Anyway, I have had the same phone for a number of years. I never saw any reason to change. After all, it still made and received calls! OK, the battery was getting weak, so I just charged it more often. That’s all. Anyway, it was an older phone that did nothing much but make and receive phone calls. OK, it could do text messaging, and someone sent me a text message about once or twice per year. I never sent any out. But, best of all, this phone used the older technology that you still find in many rural areas, and if it couldn’t get a signal, it switched to analog mode and got a signal. Now, I am often in the middle of nowhere doing astronomy (not quite as middle of nowhere as Aviatrix, but still nowhere enought). There have been plenty of times that my phone got a signal while my students, who had the fancy phones with all the bells, whistles, attachments, and features on their phones to do something other than talking, could not get signals. Anyway, in an effort to spur their customers with older equipment onto their new network, which has MAJOR holes in it in rural areas, they assessed a surcharge on my monthly bill for using the old network. Well, I wasn’t happy about that, but I still didn’t want to change.
Then it happened. I broke the antenna off of my phone. Rats. OK. I temporarily patched it, and a few days later had time to go to the cell phone store. Now, I had been there before to ask about changing. I wanted to know if any of the new phones had analog backup. “Oh, no!” they tell me. “You’ll never need that. We have great service anywhere that you are likely to go.” So I ask, “How about near xyz?” “Well, no, but no one ever goes there much.” “I do,” I say. “About once per month, in fact. So, how about near abc?” “Well, we don’t serve that area either, but we plan on expanding the new network once we get all the customers from the old network to switch over.” Well, a lot of those people might be like me and didn’t switch because the new all digital network doesn’t work places that they go. So, I had left things alone that previous trip. I checked on the internet a month ago to see about the calling plans that I’d have to get if I got a new phone (they wouldn’t let me keep the old one). All the new plans had lots more minutes, and cost more. However, I never used all the minutes that I had anyway! I don’t talk on the thing all the time — just now and then. My students are on the phone continually, but for me it’s just a phone.

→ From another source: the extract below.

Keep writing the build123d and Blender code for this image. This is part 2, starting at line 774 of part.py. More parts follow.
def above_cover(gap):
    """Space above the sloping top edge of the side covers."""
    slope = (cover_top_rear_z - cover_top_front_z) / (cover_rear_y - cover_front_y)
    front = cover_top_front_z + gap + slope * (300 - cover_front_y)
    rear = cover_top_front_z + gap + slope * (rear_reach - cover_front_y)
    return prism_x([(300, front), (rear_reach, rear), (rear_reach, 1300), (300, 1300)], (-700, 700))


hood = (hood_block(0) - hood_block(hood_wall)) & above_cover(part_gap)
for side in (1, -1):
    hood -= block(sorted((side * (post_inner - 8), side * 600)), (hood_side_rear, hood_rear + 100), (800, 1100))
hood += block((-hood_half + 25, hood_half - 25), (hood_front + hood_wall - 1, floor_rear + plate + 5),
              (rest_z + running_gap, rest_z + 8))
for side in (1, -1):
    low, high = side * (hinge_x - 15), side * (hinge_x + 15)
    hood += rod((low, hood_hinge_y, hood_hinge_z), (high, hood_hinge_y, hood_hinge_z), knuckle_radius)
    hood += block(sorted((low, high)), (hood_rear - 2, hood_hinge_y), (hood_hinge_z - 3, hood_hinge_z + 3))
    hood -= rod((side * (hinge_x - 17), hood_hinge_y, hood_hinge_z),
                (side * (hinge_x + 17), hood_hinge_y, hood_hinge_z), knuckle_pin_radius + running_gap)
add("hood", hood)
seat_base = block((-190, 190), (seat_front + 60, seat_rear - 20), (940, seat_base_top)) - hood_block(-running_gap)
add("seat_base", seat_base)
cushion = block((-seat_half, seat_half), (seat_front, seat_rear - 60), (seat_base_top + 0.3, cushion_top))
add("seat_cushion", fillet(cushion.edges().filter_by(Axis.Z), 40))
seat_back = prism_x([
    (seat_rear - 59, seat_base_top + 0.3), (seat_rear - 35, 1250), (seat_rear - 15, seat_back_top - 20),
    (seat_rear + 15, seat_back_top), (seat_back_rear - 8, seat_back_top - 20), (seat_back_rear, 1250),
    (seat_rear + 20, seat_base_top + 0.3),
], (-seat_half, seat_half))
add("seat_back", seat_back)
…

OK, so now I am back at the store. They have several people working there, but only one helping customers. She tells me that she’ll be right with me. Well, she is taking forever to help this one guy who seems totally clueless about anything at all dealing with cell phones. I poke around in the store, and I look at the phones and calling plans brochures. She is still with this one guy, and the rest of the workers are still not dealing with customers. Someone has just walked in and asked on for help and he directed her towards the girl helping people. She tells him that she’ll be right with him. She’ll be right with me, first, of course. But, there are three other people already in the store waiting when I got there. I realize that this will take forever, so I leave.

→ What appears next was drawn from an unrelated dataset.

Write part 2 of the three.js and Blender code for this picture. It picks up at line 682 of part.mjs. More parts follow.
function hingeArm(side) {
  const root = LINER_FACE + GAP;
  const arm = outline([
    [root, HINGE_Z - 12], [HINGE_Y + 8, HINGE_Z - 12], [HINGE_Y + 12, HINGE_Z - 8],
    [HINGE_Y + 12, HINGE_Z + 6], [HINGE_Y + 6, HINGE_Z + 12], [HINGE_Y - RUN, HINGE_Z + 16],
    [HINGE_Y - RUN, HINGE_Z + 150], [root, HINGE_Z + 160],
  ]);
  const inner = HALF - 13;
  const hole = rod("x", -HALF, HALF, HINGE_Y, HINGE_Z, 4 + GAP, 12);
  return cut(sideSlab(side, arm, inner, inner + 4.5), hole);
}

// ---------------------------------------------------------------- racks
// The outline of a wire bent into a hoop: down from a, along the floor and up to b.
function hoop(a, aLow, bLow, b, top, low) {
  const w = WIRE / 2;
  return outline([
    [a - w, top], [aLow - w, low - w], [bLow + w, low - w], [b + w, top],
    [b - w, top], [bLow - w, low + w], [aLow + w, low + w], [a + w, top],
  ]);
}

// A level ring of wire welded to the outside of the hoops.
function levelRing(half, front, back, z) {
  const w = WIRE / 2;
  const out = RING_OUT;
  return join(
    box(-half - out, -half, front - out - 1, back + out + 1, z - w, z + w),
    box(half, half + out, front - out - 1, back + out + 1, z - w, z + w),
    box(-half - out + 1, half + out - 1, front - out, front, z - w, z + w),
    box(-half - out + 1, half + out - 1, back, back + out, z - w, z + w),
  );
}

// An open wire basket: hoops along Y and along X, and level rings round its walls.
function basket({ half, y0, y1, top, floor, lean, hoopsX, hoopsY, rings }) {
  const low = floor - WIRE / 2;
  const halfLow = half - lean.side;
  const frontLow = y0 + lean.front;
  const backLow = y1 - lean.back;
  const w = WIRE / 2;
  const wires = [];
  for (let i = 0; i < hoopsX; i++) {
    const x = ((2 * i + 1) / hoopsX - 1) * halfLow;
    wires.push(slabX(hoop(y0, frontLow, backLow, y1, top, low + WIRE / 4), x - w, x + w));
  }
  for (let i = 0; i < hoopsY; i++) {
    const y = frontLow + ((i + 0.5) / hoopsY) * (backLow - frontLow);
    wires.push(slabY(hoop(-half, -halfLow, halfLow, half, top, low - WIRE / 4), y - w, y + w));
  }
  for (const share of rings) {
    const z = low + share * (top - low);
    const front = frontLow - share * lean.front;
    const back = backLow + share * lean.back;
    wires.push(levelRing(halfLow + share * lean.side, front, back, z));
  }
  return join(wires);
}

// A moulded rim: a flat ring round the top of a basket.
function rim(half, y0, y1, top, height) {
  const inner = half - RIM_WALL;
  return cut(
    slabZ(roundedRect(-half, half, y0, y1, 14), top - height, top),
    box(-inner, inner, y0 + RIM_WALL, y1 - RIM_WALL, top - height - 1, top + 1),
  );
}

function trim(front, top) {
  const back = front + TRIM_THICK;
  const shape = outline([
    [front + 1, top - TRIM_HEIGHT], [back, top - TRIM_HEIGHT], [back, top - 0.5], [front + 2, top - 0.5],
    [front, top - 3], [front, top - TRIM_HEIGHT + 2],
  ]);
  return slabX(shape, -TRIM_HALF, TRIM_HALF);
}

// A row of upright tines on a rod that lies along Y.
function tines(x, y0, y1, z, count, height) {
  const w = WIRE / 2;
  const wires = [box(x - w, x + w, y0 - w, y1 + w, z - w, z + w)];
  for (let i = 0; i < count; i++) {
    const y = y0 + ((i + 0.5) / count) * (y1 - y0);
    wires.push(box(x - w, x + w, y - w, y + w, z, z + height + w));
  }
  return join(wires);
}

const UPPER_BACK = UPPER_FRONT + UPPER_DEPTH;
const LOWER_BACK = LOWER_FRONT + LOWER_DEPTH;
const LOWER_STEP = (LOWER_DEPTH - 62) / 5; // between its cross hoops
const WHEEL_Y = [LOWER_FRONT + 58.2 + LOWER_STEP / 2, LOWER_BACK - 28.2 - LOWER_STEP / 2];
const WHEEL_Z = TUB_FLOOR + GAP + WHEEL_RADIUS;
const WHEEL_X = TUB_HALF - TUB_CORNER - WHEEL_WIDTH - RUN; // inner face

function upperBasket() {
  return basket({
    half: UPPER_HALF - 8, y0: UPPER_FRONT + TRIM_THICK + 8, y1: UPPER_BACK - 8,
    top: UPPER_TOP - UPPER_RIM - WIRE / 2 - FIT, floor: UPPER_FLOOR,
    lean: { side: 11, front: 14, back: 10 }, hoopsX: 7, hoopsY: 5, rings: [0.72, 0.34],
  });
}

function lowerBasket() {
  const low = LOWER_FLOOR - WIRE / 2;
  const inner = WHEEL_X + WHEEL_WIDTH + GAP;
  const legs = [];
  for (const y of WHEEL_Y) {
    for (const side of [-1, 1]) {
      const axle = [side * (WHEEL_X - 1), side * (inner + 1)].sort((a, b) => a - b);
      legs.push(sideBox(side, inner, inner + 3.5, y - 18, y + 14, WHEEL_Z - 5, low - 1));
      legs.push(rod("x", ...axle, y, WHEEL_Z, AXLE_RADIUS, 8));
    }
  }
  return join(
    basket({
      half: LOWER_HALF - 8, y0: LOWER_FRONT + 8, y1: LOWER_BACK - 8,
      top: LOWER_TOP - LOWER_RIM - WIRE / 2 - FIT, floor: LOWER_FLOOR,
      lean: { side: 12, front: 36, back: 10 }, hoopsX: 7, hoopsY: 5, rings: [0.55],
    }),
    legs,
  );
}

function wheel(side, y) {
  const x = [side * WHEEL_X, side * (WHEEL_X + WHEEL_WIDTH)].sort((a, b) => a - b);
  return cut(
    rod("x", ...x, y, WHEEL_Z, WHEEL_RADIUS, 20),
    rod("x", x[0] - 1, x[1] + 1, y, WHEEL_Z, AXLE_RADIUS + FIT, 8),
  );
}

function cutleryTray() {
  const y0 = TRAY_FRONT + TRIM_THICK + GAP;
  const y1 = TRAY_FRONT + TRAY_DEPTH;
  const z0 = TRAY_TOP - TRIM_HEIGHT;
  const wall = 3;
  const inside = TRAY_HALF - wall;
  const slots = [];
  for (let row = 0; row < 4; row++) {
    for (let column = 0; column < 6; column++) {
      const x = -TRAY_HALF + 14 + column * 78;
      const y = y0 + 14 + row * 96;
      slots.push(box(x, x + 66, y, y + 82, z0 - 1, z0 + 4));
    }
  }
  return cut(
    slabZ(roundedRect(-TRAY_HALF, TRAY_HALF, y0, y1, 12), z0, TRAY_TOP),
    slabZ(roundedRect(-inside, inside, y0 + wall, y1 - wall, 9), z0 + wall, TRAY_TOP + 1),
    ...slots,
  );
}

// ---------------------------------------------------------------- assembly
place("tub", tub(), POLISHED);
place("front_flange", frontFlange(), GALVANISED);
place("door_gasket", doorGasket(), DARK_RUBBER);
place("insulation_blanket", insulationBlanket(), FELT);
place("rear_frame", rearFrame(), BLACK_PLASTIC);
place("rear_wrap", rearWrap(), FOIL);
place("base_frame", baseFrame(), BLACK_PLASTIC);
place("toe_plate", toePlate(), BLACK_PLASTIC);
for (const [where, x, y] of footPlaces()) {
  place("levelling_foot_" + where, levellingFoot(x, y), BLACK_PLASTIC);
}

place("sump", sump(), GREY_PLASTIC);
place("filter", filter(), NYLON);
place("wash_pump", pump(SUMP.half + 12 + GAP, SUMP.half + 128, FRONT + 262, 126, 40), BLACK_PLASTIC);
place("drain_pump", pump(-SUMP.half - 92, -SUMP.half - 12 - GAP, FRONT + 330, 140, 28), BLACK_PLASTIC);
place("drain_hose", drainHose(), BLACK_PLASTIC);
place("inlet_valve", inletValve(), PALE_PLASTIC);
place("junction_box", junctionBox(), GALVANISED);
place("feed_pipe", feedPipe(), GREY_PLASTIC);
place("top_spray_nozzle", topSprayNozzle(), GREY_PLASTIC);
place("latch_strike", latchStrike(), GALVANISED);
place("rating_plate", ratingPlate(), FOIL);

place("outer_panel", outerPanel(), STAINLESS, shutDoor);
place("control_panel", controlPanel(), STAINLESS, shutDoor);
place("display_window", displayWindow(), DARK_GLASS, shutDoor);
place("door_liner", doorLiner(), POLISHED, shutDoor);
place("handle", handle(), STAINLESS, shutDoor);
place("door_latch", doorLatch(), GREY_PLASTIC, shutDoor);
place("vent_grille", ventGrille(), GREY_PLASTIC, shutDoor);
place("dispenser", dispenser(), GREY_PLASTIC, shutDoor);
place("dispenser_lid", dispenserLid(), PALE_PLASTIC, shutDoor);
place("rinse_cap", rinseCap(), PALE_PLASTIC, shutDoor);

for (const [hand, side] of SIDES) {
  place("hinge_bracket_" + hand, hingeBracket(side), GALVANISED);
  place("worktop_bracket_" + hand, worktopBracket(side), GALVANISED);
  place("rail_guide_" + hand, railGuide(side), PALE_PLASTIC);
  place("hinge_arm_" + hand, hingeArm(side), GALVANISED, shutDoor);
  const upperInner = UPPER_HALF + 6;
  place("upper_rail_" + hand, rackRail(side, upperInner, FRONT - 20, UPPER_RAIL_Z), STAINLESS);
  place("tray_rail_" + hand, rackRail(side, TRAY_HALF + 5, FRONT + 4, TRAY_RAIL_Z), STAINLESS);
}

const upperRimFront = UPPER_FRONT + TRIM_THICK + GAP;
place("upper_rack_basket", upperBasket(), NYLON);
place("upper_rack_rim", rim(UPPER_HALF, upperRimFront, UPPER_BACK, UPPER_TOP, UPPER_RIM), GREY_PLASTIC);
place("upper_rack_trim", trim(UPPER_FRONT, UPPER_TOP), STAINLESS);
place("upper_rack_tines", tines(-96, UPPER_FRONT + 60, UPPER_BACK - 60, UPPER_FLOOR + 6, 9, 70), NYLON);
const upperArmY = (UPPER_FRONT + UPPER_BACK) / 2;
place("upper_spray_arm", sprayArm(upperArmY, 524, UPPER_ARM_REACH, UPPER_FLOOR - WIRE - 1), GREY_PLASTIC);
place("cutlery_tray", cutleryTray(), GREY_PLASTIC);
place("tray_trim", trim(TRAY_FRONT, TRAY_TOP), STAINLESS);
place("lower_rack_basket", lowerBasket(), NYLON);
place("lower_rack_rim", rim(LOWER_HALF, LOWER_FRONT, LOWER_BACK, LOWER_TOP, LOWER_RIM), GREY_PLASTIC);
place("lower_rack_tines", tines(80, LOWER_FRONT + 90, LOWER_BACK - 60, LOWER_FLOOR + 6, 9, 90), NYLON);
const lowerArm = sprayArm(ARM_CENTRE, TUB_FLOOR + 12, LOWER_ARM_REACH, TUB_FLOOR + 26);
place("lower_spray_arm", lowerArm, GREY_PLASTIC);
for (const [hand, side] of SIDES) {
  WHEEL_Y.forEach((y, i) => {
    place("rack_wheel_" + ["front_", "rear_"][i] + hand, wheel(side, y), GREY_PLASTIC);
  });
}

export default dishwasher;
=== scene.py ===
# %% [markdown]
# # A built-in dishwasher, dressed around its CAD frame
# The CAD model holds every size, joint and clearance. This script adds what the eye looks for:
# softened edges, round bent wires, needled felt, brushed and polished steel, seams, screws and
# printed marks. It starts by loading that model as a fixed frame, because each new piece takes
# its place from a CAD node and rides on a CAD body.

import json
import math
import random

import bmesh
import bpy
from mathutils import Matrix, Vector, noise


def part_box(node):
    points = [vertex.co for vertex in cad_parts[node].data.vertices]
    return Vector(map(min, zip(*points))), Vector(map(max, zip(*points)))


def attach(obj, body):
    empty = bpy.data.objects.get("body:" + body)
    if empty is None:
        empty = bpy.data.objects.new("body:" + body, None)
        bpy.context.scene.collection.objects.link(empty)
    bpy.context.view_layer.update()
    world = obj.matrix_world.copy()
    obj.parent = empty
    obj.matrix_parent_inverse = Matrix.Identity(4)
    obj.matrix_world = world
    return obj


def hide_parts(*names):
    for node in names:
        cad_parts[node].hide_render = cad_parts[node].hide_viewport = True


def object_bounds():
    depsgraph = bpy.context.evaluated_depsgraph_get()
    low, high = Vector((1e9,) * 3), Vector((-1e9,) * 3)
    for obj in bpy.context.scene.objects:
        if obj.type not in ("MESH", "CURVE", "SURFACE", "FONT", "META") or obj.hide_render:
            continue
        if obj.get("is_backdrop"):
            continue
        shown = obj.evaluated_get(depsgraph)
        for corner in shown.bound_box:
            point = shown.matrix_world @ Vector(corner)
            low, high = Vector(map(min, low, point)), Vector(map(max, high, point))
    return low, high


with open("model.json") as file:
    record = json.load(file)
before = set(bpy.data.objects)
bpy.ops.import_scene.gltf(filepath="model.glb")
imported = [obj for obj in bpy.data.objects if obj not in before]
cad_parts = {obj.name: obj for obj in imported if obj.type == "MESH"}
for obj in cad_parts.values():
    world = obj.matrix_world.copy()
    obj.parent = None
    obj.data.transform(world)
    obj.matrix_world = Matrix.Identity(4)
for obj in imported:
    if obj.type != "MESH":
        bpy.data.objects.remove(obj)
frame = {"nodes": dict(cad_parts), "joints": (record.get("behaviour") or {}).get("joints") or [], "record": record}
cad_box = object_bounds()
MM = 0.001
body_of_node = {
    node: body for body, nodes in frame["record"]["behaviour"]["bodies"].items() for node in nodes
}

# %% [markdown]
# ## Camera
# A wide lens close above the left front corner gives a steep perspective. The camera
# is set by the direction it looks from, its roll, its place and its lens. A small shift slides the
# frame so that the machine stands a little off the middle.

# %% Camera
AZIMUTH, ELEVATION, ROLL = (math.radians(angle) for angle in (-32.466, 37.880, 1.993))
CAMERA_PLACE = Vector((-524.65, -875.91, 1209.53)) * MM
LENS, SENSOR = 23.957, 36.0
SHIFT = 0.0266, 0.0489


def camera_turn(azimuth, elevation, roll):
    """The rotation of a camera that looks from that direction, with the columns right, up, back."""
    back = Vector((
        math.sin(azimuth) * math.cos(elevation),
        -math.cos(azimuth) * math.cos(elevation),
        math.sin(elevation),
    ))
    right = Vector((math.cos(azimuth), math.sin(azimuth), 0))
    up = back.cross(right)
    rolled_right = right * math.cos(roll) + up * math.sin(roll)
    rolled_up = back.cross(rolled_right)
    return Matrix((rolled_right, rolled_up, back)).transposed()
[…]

Just down the street is another company’s cell phone store. I go in there. They greet me when I come in. I tell them my story.  The salesman asks a couple of questions to figure out what I am looking for. He then suggests a modest calling plan that costs a bit more than what I currently had, but tells me that there is a discount program for government employees and educators. I am a professor at a public college. That cuts the bill to about what my plan was costing with the surcharge at the other place, but with more than double the allowed daytime minutes (not really an issue, since in four years I had only three times come even close to using up my monthly minutes). Better, the new phone was pretty inexpensive, and it would use either the new company’s all digital network, or switch to an analog backup if that didn’t work. I already knew that people who had the more basic phones with this company had reception at about the same places that I did with my old phone. The fancy phones, with all the bells and whistles, that play music, take picutures, surf the internet, do email, and wash the car rely on the all digital network that isn’t available everywhere. I like the new phone. So, I go with it. I now have a new cell phone. It is similar to the old one, but with color graphics. The old one was monochrome (I told you that I had it for years). I just got it, so I haven’t tried it yet out in the middle of rural Texas. That’s where I really need it.
So, I guess that the old company’s idea of adding a surcharge to its customers using the old technology as an incentive to change actually worked. It was an incentive for me to change to another company!
The next post should be back to astronomy.
-Astroprof






Me on September 29, 2006 at 1:42 am: 1
Didn’t you go back to the first shop and loudly tell all the waiting customers to go to the new shop?
Astroprof on September 29, 2006 at 10:10 am: 2
Haha! I did think about going to tell them why I was switching, but they didn\’t want to talk to me in the first place. And, I thought about loudly asking before I left if anyone knew where the nearest XYZ store was. But, I figured that was just a bit too mean, which is why I didn\’t mention the names of either company here. But, if they treat others this way, it\’s a wonder that they still have customers (a recent study showed that my old company led the nation in complaints from customers). I was only with them because they had bought the company that I used to be with.